Peter, if you look in my profile, or if you read through my postings, you would see that it is no secret that I’m employed by Oxfam but what I post here are my own views, opinions and that of others that I find relevant.  I know that I've told you before that my comments here were my own views and not that of Oxfam.

Don’t think you can rattle me by your claim to “no longer donate to Oxfam” because you don’t like me or my views.  That is your choice and has nothing to do with me if that is what you were implying. 

I would also have to say that either you have a reading comprehension problem or you are intentionally reading into what I said to twist it into something else.

Your comment about what I said in reference to Sir David Attenborough and his documentary is absurd.   I offered no ratting of him or the documentary other than it would not add to my knowledge.  Also, this documentary is not new.  It came out in 2009.  For a more recent introduction to the population issue see the one I linked to called Mother.  For one that is still up to date and more comprehensive watch World in the Balance put out by NOVA. 

I decided to give you the benefit of the doubt so I sat and watched the documentary you recommended, which can be viewed online here, and found it to be a good introduction on this issue but like I thought I didn’t learn anything new by watching it. 

I did not say I was going to “sit” by expecting Nature to solve the problem.

You say that you do not restrict your comments to poor nations but to ALL Nations however your words don’t support that as anyone who reads this very long thread of comments can plainly see. 

I can tell you don’t read books because of the off the wall comments you constantly make.  The books I read are written by respected scientist or science writers.  Who do you think Sir David Attenborough gets his information from?  The amount of information I get through books could not even come close to being covered in a documentary the length of which would be put on TV.  Any TV documentary on population would be only an introduction to the problem.

Since you dispute that the population reduction would take 100 years, as predicted in the scientific study I quoted, perhaps you can provide the results of a study to support your own timeframe; which you still haven’t’ mentioned yet. 

You also still have not disclosed your “plan” to reduce the planets population.

Comment by Peter Wignall on November 18, 2011 at 11:56

Ronnie I am so disappointed you rate Sir David Attenborough lower than the books on  your shelves.  He is surely the one man who has awakened the World to the beauties of all creatures that our wonderful world is (was!) inhabited by.   I am so convinced that you are lost in the machinations of your position in Oxfam, (which you reveal for the first time.) that you cannot see the horizon.  That you chose to rely on 'Books' rather than watch a current up-to-date TV program is really bewildering for an Oxfam personage.

I dispute that the population reduction would take 100 years and am bewildered that you sit by expecting Nature to solve the problem with a catastrophe to solve our predicament  within 100 years!  What a shame for human beings!  With some "thinking out of the square' I'm sure we can do better. 

I shall no longer donate to Oxfam as I now see it as an irrational Charity.

Poor nations today are the Rich nations of tomorrow and I do not restrict my comments to them but to ALL Nations and all people.  We are needing a major rethink in our worldly policies.  Bigger than has ever been presented before.  I do not think we have the wisdom for it, or the ruthlessness, which almost attaches me to your ideas.

I do agree that we must tackle both ideas together, that is consumption and population.  Commenting on Religion bridles so many people however, they all seem to believe we can populate the world with impunity.  This is just not so and people like Prince Charles of England has approached the Vatican on the use of condoms without success, The Pope hoping people will "obey the will of God."  Maybe Religion will wipe out humanity!  c'est la vie.

Are most Climate Trackers Oxfam people?  It would explain the plaudits you receive.

Do you really believe we can convince 'third world Countries' to not want TVs, Cd players, Motor Cars and Computers?   Dream on, you may become an un-believer yet.  Less People is the ONLY solution.  Meaning LESS Businessmen, LESS GDP.  LESS factories, LESS employment.

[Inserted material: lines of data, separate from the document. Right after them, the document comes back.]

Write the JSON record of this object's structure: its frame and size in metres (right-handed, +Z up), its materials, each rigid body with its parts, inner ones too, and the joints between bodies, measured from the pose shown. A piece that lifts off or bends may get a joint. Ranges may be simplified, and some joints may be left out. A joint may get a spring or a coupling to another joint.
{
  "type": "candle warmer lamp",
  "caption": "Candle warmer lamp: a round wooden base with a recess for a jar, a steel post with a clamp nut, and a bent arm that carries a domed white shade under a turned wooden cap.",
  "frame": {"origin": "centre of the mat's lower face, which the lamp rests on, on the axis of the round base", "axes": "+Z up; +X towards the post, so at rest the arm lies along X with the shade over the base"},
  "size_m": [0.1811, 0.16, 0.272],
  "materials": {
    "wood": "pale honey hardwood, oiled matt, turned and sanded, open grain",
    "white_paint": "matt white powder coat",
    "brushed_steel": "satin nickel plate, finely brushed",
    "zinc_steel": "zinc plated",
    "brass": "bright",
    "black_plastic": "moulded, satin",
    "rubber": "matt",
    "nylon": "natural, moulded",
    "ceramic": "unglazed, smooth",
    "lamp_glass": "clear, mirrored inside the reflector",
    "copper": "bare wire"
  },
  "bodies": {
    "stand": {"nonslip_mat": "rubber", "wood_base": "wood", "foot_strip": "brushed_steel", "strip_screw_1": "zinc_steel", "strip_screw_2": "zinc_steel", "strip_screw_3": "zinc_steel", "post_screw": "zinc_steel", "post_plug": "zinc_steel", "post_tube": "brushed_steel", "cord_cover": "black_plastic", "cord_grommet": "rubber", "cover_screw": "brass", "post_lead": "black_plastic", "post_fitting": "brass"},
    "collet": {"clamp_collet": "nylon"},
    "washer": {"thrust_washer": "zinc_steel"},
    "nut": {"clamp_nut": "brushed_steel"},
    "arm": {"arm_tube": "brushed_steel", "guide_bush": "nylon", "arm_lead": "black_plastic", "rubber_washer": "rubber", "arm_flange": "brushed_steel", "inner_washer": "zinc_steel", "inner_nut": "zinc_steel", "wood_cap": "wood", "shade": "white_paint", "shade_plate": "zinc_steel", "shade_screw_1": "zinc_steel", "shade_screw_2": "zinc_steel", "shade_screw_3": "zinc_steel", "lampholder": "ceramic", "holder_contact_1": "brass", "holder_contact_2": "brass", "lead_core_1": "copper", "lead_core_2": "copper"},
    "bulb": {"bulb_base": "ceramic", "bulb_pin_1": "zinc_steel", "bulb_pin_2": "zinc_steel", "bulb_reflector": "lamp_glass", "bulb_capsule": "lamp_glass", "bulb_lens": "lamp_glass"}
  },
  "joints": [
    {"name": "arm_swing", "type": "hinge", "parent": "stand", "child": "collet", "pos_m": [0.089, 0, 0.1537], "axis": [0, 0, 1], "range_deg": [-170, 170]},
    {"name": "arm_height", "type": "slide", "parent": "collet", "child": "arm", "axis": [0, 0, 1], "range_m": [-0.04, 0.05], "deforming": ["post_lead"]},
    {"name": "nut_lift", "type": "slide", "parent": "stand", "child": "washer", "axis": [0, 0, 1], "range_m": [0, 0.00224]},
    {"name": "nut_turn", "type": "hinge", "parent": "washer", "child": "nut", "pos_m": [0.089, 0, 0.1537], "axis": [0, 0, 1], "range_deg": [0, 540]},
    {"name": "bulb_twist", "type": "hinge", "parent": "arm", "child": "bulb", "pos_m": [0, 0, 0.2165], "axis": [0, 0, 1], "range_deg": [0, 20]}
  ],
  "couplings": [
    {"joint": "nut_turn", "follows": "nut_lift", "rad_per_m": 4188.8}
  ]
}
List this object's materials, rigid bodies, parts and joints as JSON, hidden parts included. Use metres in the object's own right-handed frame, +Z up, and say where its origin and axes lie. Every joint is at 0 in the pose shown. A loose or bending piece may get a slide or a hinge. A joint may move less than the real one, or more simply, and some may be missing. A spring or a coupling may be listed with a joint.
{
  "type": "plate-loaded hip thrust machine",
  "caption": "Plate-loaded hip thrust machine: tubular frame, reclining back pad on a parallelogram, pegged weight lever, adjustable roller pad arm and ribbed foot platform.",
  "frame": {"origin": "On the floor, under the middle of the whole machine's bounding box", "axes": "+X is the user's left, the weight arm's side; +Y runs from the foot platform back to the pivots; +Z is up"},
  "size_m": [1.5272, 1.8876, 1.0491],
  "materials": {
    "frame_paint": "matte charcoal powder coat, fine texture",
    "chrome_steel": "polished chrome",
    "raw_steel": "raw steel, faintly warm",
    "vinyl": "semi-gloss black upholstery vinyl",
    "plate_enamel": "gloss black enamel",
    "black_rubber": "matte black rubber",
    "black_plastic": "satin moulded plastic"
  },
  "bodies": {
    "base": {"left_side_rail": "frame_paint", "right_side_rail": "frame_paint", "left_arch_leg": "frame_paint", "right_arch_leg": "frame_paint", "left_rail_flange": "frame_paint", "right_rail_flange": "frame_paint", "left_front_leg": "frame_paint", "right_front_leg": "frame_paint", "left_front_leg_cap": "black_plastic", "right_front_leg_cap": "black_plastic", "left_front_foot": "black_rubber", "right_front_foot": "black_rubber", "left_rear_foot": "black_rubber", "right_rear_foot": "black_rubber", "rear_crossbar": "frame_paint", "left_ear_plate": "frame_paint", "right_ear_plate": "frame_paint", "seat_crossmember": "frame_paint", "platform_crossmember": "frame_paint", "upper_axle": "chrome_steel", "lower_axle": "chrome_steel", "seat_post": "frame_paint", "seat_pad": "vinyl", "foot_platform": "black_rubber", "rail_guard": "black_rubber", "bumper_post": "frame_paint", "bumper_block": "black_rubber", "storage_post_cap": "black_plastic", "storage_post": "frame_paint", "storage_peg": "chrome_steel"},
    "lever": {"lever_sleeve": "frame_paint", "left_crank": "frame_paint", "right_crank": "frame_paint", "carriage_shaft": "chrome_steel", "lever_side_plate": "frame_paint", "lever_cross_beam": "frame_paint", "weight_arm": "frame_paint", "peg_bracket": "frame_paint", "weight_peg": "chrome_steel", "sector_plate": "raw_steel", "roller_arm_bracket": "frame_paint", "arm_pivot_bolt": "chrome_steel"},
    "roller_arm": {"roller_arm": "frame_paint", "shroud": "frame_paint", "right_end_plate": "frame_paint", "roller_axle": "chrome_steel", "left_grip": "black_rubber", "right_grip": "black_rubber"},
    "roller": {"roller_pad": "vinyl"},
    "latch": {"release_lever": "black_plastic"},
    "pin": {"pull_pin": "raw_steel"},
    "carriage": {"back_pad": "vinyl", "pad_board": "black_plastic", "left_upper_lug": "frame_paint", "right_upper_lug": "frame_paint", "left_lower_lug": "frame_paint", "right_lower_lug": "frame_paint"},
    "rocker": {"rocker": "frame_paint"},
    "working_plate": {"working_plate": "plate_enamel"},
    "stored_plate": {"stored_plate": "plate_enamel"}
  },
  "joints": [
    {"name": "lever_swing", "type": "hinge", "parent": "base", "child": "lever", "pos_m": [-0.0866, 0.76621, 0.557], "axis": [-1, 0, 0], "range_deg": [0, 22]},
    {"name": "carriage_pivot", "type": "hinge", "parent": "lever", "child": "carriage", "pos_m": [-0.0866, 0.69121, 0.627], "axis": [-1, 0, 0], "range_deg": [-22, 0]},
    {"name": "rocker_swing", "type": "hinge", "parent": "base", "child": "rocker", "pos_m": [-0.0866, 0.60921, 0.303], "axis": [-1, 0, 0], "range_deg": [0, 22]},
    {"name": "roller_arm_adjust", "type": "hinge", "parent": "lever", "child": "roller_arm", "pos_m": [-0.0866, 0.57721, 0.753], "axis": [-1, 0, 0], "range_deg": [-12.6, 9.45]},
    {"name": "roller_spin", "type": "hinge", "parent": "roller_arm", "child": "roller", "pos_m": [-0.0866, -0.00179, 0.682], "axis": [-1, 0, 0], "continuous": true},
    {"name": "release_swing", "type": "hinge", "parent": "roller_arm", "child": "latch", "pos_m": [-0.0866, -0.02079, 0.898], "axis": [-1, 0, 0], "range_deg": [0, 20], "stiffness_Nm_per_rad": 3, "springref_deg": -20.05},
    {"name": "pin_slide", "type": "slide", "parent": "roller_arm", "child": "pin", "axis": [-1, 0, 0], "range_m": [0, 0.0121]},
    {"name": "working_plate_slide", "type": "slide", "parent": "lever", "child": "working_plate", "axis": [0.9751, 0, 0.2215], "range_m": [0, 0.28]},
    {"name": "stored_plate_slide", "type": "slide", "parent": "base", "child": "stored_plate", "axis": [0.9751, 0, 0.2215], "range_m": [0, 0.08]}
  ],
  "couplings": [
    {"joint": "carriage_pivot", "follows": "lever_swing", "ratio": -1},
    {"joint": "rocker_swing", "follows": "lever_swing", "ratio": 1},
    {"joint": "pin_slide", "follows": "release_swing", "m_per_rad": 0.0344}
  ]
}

LESS mouths eating MEAT.  LESS Factory Farms.  LESS, LESS, LESS until we reach Shakespeare's World of big trees again.

Comment by Ronnie Wright on November 18, 2011 at 9:50

Peter, you said:

Whowah Cathy,  All those figures you are quoting PROVE my case that the World is overpopulated!

Yet nobody here is arguing against you on that.  We all know that it is.  You’re being a bit delusional.

Comment by Ronnie Wright on November 18, 2011 at 9:32

Peter, I didn’t watch David Attenborough because I have read so many books and watched so many documentaries on the population issue to feel that David would have not added to my already extensive knowledge on this subject.  In fact I keep two documentaries, World in the Balance put out by NOVA and one just recently released called Mother, sitting on our office safe right behind my desk so that our staff and volunteers in the Oxfam Brisbane office can take them home to view.

I find it interesting that you should point out the importance of educating women to reduce the population level considering this is something I’ve pointed out to you on at least two occasions recently (here is one and here is another) and isn’t it you that is claiming that I am the one relying on Bureaucrats for my ideas?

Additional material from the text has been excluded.